Jumanji's mother tells a different story. She carries two copies of the cream gene, which progressively dilutes coat color. One cream gene produces a palomino or buckskin; two cream genes dilute the coat further, pushing it toward cream or near-white. Combined with her underlying base color, those double cream genes left her looking pale enough to be easily mistaken for a white horse.

Hidden Genes, Visible Surprise

Jumanji the buckskin leopard foal shown at Big Vine Ranch in Patterson, Georgia, whose coat drew over 2,200 comments on TikTok after the ranch posted a genetics reveal video showing how two white horses produced a dramatically spotted offspring.
Credit: Jumanji's coat drew more than 2,200 TikTok comments — most of them some version of 'how?' The answer, it turns out, was hidden in both parents all along. (Big Vine Ranch/TikTok)

This is the mechanism behind the surprise. Pax's white appearance hides the LP spotting gene that guarantees spotted offspring. The mother's pale appearance hides a cream dilution that passes directly to her foals. When the two genes came together in Jumanji, he got one LP spotting gene from his father and one cream gene from his mother.

The result is what horse breeders call a buckskin leopard: a base coat diluted to a warm gold by the cream gene, then overlaid with dark spots produced by the LP gene. On a lighter base coat, those spots appear with striking contrast. The owners of Big Vine Ranch described it as "a custom paint package that combines the best of both worlds."

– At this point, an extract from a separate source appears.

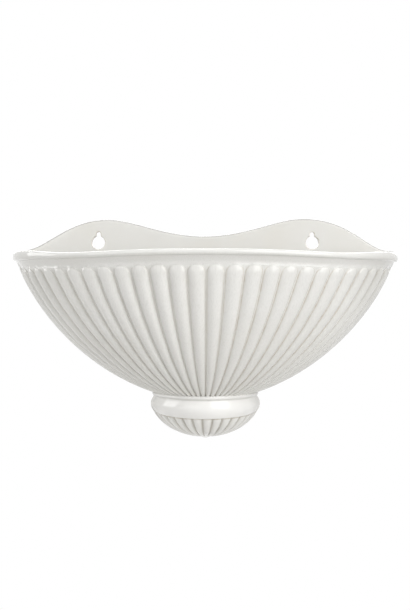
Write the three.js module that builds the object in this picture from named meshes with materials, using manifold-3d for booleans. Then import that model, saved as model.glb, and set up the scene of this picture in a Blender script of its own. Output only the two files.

The UC Davis Veterinary Genetics Laboratory, which provides genetic testing for horse breeders, describes Leopard Complex as a group of coat patterns ranging from a few isolated spots to full leopard coverage. The specific pattern that appears depends on how many LP copies a horse carries and what base color lies underneath. When breeders know both parents' underlying genetics, results like Jumanji are not a surprise. To everyone else watching, the reveal lands like a magic trick.

Why the Internet Could Not Look Away

Big Vine Ranch posted the reveal as a genetics lesson as much as a cute animal video. Their caption walked through each parent's hidden genetic contribution before showing the foal, letting viewers do the math before seeing the answer.

The comments delivered anyway. "So two ghosts produced a giraffe," one viewer wrote. Another suggested that "mom's got some explaining to do." A third simply called Jumanji one of the most beautiful horses they had ever seen.

The owners wrapped it up simply: "Genetics can be pretty amazing."

The same principle behind Jumanji's appearance, hidden gene combinations producing offspring that look nothing like either parent, is what makes horse coat genetics one of the more studied and surprising fields in animal science. It is also why breeders who track the underlying genetics are rarely as astonished as the rest of the internet, even when the foal looks like it belongs in a different species.

Jumanji, for his part, appears untroubled by the confusion. He has a farm in Georgia, two white parents who understand exactly why he looks the way he does, and a name that fits.